Stated exercise: Give back only the lines in the records below from the one with "What FreeCAD Python" to the one with "LEAST_CHANGE = 0.1", both inclusive, word for word.

Object modeling scripts
....

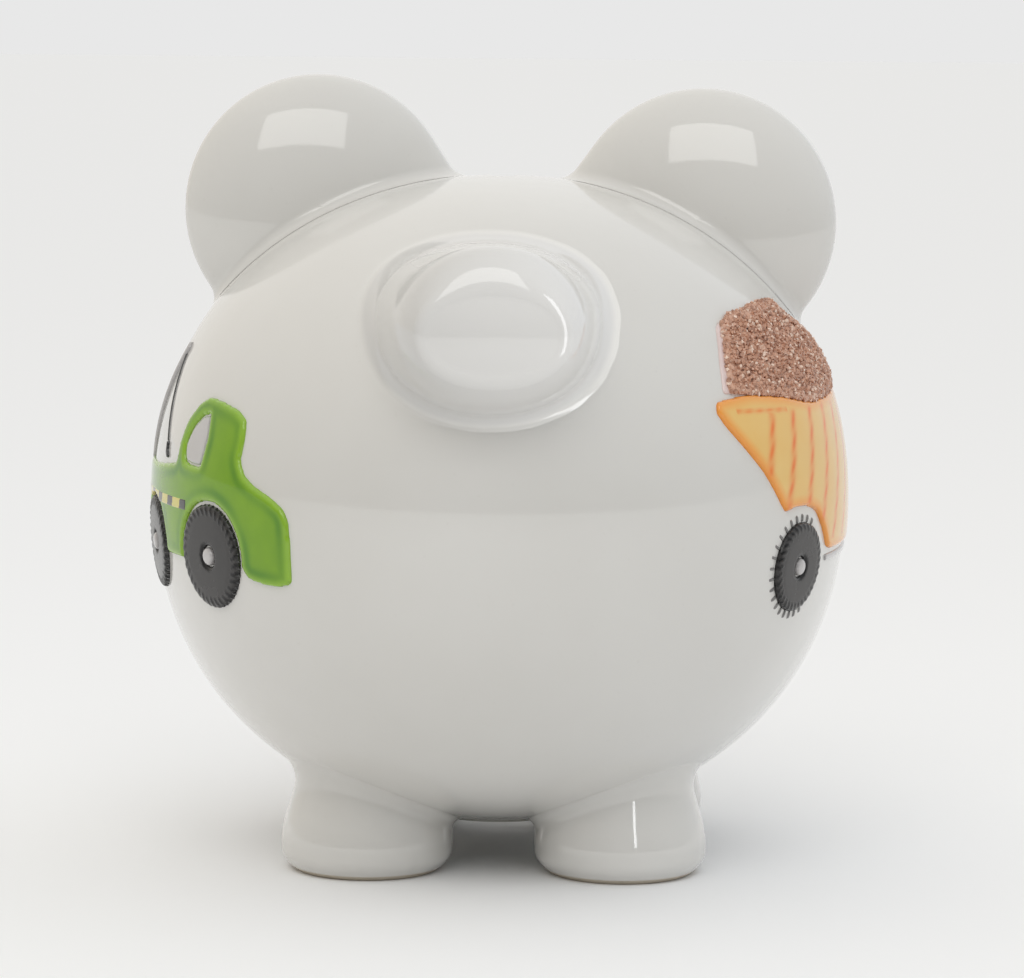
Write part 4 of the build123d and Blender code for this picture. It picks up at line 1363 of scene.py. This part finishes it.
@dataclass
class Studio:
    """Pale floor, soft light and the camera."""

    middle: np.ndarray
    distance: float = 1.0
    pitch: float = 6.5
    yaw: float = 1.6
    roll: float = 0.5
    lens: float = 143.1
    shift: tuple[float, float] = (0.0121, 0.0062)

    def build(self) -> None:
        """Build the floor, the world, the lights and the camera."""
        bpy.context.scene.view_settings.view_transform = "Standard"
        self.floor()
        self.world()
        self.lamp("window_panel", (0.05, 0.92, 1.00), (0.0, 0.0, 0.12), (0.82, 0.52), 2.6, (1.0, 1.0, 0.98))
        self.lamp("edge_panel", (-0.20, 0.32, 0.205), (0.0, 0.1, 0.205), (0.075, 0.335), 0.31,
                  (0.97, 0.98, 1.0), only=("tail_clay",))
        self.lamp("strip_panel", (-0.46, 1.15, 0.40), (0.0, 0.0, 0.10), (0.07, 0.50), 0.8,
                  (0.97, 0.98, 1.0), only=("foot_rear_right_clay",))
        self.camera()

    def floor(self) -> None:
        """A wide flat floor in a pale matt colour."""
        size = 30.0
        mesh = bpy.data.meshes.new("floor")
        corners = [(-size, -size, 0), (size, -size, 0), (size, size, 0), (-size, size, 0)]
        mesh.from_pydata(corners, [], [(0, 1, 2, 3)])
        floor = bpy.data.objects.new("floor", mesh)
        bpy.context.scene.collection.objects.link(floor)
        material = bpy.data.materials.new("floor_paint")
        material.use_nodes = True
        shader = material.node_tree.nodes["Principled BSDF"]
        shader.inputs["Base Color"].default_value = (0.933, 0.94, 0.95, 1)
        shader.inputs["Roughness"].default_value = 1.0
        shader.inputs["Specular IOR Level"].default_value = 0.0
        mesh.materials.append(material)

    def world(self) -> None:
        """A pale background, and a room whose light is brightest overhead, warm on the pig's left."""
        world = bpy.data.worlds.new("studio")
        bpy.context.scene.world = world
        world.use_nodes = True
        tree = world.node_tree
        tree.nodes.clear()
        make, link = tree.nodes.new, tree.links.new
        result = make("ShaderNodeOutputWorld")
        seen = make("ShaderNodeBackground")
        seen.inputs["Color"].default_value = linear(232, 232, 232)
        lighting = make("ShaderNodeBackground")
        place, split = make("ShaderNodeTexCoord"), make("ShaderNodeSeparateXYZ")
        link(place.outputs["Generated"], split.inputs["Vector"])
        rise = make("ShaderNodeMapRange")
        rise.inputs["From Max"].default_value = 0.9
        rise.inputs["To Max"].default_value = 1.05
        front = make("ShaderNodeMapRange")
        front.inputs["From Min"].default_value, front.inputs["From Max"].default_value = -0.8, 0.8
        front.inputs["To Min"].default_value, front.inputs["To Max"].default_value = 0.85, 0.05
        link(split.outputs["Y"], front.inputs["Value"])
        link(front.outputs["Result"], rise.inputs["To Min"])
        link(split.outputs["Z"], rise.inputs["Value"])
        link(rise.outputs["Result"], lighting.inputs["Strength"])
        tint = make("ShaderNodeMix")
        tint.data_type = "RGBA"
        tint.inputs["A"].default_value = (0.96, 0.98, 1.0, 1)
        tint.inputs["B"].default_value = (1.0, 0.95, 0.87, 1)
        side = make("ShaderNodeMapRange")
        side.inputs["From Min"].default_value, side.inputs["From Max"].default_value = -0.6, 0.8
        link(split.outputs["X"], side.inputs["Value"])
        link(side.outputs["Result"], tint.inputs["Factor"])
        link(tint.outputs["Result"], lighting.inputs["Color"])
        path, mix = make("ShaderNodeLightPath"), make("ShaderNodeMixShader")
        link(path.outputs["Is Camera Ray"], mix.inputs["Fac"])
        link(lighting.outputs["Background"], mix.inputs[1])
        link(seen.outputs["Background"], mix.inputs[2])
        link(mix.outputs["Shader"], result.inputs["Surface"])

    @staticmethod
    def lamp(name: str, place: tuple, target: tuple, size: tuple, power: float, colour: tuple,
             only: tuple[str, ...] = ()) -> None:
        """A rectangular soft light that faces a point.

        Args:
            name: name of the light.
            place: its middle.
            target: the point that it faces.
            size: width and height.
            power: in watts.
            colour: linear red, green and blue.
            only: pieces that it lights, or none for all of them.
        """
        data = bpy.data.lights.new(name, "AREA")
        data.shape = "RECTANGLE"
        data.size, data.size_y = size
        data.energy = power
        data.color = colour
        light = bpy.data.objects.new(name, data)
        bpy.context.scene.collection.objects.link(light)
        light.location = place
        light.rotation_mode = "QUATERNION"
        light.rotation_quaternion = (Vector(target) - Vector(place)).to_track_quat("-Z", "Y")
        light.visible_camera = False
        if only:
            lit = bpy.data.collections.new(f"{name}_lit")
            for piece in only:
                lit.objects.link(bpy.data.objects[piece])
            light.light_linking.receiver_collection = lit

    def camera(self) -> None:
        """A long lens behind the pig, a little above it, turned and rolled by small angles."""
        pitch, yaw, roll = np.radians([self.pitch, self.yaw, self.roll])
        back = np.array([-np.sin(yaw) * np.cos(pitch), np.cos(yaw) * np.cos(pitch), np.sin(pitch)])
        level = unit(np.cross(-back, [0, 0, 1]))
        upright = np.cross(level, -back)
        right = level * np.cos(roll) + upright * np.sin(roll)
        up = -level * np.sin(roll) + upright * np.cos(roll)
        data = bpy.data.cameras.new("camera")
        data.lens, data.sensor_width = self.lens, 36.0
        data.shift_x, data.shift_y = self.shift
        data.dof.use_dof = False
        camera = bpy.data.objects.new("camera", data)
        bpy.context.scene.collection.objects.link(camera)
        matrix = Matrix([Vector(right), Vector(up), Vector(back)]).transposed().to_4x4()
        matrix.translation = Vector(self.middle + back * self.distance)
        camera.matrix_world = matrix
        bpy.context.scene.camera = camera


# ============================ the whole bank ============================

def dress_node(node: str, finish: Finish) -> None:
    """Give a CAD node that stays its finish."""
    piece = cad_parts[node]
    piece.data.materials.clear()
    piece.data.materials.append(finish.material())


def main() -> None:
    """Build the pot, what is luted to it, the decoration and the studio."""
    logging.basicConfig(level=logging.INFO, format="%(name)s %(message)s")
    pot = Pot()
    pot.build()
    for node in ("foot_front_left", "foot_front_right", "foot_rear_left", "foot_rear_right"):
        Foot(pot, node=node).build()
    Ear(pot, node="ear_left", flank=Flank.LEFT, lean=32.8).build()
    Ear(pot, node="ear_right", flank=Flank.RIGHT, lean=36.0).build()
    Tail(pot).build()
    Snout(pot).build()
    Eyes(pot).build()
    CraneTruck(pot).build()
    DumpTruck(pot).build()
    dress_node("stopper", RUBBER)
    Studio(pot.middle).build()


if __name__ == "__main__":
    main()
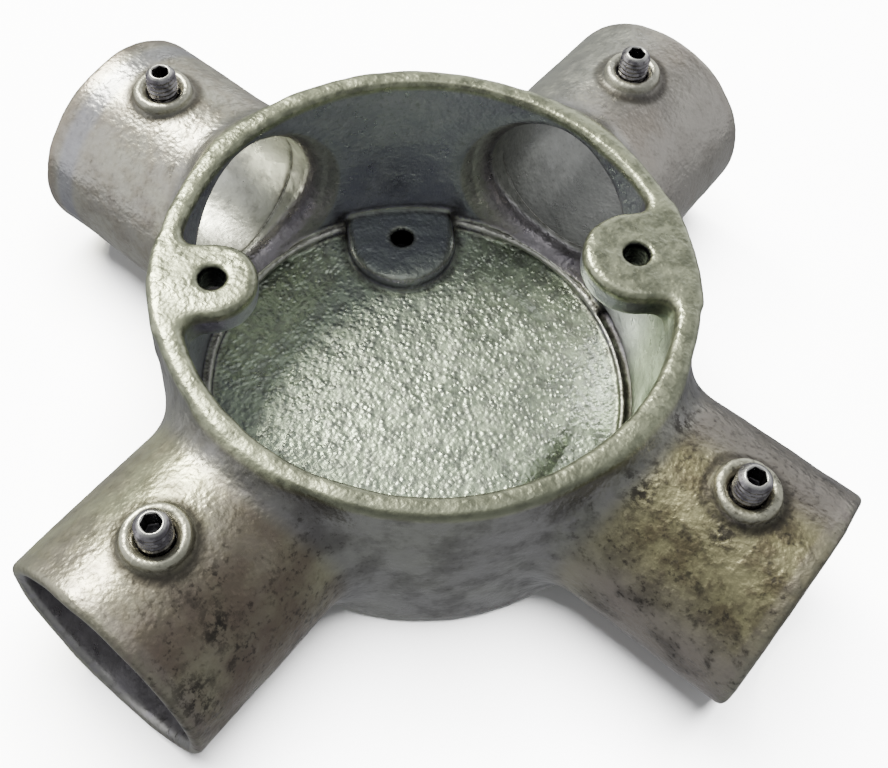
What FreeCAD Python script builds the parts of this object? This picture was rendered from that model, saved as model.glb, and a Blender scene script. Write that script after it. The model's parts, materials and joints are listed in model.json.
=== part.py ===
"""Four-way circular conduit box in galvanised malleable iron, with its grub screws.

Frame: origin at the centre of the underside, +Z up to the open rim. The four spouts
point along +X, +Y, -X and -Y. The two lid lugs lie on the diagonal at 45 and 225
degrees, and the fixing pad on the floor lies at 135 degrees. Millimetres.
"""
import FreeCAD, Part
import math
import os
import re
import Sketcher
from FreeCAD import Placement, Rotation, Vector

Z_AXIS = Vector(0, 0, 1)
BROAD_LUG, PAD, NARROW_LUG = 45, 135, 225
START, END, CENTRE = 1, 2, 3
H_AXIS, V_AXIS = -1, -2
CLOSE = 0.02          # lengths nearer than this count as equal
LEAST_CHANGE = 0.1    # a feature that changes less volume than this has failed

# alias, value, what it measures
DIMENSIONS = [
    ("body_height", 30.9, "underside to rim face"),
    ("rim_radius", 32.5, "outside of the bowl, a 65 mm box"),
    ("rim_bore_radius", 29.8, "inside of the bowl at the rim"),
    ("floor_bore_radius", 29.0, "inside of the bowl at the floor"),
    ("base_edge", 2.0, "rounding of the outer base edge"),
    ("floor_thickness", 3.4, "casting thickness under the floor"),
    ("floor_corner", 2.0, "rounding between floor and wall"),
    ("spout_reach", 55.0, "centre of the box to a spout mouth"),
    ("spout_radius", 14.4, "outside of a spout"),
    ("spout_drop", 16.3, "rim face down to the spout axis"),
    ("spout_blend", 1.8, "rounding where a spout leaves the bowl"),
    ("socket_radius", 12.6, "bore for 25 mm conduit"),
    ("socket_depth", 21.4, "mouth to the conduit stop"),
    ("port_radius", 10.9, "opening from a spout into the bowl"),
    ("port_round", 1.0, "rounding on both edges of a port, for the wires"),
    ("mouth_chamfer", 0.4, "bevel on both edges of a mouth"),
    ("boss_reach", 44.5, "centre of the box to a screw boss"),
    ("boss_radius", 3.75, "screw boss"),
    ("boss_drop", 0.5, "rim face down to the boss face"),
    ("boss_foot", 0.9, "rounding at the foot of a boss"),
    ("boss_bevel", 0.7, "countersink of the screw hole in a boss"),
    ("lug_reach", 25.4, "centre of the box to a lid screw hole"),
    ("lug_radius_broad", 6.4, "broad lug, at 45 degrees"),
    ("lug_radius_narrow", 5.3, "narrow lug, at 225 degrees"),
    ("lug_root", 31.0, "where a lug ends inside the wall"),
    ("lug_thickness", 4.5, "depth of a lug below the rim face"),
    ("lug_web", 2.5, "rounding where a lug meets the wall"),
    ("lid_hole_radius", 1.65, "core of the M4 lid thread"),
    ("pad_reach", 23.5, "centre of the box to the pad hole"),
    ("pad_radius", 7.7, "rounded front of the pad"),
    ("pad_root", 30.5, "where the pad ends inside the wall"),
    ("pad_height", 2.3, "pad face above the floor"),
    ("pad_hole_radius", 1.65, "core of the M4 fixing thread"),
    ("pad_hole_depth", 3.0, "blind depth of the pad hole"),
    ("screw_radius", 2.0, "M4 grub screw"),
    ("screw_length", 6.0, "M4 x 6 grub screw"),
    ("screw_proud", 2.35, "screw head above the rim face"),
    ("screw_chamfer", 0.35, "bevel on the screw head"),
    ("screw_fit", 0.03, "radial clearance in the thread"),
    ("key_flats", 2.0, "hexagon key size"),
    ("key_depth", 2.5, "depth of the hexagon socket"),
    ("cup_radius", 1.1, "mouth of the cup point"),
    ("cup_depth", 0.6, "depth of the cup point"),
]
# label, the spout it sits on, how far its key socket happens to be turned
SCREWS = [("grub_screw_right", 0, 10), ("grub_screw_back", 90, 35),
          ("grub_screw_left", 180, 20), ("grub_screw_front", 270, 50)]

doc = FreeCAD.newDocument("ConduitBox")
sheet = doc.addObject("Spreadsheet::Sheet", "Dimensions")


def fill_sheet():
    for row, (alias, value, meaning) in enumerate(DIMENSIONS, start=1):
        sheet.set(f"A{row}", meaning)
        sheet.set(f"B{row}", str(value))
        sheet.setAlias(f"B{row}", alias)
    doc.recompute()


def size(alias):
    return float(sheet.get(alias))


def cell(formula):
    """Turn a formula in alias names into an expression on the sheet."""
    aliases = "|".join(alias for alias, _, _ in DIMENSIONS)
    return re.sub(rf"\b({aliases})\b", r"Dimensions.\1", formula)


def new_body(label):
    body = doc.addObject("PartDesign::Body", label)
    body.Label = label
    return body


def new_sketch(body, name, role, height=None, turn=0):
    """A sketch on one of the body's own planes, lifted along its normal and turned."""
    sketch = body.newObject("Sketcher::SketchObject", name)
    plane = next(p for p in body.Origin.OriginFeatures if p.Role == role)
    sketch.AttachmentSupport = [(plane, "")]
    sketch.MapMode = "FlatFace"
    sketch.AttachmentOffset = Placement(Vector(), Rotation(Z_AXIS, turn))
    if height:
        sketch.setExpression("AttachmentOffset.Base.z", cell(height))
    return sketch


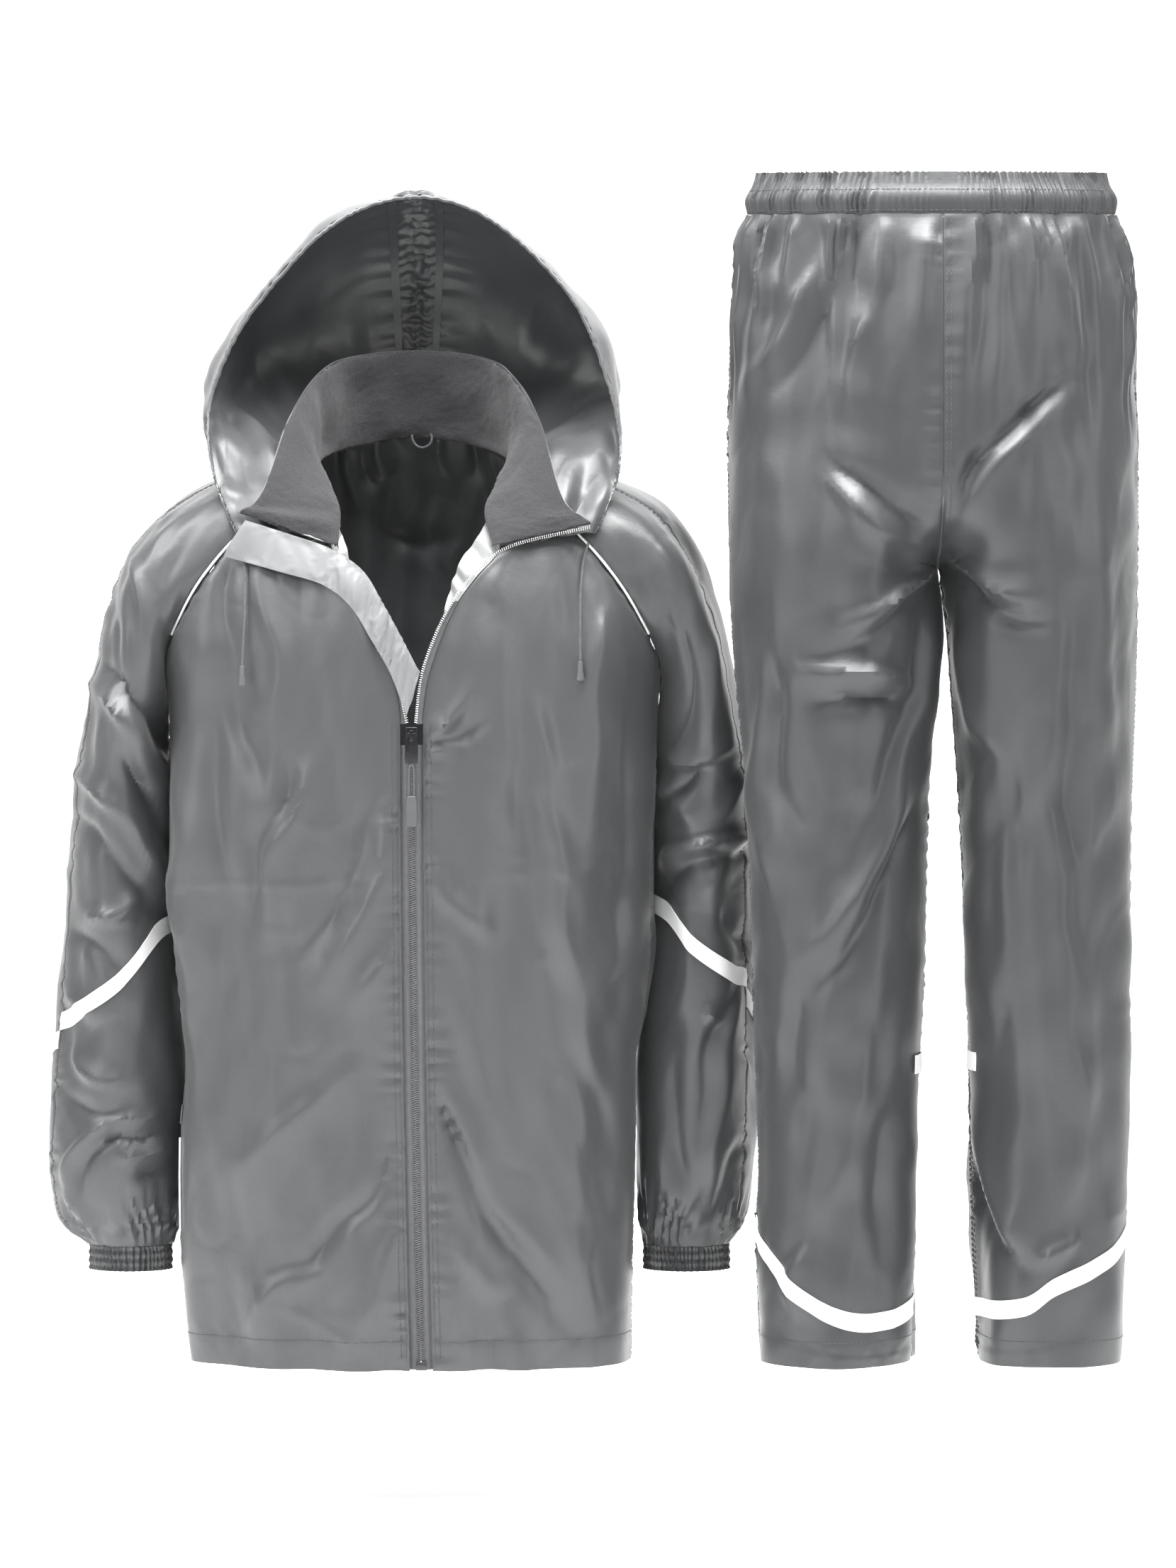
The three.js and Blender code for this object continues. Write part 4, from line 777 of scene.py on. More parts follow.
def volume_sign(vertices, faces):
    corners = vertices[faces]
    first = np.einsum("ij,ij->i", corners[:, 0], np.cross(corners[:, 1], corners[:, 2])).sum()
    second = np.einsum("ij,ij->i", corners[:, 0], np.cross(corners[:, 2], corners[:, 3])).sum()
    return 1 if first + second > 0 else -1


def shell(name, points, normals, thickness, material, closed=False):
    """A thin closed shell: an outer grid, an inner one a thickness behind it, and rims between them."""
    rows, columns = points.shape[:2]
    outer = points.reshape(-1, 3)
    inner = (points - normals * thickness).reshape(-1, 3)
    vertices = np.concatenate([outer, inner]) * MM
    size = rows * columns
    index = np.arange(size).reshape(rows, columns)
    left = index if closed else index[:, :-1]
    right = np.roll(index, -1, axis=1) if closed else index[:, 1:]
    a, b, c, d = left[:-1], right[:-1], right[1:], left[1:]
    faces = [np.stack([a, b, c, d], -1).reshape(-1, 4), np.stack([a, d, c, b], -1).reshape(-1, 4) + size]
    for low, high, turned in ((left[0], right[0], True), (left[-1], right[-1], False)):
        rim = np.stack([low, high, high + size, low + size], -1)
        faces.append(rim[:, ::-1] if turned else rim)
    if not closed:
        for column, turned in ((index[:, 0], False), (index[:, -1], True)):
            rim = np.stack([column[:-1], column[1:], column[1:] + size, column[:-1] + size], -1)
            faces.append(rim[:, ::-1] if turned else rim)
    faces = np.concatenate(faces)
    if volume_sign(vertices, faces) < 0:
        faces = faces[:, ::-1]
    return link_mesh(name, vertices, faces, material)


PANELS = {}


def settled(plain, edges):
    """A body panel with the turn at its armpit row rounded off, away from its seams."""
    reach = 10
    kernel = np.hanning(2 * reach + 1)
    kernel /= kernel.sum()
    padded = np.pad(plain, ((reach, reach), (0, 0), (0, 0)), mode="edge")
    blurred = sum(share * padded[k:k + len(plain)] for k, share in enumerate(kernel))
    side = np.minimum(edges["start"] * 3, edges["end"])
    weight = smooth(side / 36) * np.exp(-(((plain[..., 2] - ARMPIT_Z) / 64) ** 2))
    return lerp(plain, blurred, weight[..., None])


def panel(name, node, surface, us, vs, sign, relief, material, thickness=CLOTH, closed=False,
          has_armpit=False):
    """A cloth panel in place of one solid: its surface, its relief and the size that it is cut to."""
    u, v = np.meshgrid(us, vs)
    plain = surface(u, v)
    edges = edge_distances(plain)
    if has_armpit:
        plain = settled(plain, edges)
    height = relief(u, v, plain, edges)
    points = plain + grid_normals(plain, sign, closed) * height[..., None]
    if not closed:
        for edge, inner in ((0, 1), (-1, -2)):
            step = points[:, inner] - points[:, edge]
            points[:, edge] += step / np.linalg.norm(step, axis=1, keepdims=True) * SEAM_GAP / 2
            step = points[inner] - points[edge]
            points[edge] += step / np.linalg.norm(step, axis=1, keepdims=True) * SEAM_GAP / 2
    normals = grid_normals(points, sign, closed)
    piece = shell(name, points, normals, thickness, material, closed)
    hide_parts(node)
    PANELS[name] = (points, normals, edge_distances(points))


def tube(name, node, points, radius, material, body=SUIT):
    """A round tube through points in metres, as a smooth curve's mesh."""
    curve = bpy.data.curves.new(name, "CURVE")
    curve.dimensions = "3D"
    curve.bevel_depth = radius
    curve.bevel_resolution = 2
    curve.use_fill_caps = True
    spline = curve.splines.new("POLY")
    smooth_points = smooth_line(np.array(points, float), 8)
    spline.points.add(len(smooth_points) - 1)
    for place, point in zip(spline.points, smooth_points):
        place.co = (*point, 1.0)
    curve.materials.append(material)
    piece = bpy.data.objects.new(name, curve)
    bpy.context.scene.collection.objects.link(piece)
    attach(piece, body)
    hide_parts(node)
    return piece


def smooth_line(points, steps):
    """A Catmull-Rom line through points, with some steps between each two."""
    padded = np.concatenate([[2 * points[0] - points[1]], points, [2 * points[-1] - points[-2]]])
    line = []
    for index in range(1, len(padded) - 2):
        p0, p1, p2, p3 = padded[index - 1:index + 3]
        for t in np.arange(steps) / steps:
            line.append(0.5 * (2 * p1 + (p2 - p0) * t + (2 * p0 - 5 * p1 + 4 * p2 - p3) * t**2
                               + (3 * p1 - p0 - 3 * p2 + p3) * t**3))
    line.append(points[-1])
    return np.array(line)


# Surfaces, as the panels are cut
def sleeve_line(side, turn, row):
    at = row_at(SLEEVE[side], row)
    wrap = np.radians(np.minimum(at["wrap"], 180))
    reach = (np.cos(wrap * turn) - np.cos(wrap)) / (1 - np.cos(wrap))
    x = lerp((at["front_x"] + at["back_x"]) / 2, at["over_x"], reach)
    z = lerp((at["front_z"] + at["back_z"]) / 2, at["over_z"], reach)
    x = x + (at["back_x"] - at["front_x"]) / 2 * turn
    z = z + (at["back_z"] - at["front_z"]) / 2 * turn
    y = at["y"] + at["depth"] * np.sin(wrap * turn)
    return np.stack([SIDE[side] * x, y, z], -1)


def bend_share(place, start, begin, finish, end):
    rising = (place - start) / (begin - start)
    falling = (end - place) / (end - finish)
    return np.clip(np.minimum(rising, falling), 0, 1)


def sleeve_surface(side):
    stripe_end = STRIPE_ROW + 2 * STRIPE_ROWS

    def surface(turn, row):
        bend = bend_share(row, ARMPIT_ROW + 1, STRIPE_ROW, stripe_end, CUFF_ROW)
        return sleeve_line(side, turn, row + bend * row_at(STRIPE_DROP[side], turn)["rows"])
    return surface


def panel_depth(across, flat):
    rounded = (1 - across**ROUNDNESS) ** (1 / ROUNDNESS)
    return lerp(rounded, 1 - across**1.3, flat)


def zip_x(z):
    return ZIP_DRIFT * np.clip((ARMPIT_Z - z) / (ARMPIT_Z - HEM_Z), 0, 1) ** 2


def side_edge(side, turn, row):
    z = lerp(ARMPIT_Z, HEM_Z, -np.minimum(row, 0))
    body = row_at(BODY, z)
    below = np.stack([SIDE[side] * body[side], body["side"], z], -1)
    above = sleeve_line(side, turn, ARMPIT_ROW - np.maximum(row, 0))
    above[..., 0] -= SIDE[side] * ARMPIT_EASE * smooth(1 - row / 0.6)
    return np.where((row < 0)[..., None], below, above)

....

Answer to this exercise:
What FreeCAD Python script builds the parts of this object? This picture was rendered from that model, saved as model.glb, and a Blender scene script. Write that script after it. The model's parts, materials and joints are listed in model.json.
=== part.py ===
"""Four-way circular conduit box in galvanised malleable iron, with its grub screws.

Frame: origin at the centre of the underside, +Z up to the open rim. The four spouts
point along +X, +Y, -X and -Y. The two lid lugs lie on the diagonal at 45 and 225
degrees, and the fixing pad on the floor lies at 135 degrees. Millimetres.
"""
import FreeCAD, Part
import math
import os
import re
import Sketcher
from FreeCAD import Placement, Rotation, Vector

Z_AXIS = Vector(0, 0, 1)
BROAD_LUG, PAD, NARROW_LUG = 45, 135, 225
START, END, CENTRE = 1, 2, 3
H_AXIS, V_AXIS = -1, -2
CLOSE = 0.02          # lengths nearer than this count as equal
LEAST_CHANGE = 0.1    # a feature that changes less volume than this has failed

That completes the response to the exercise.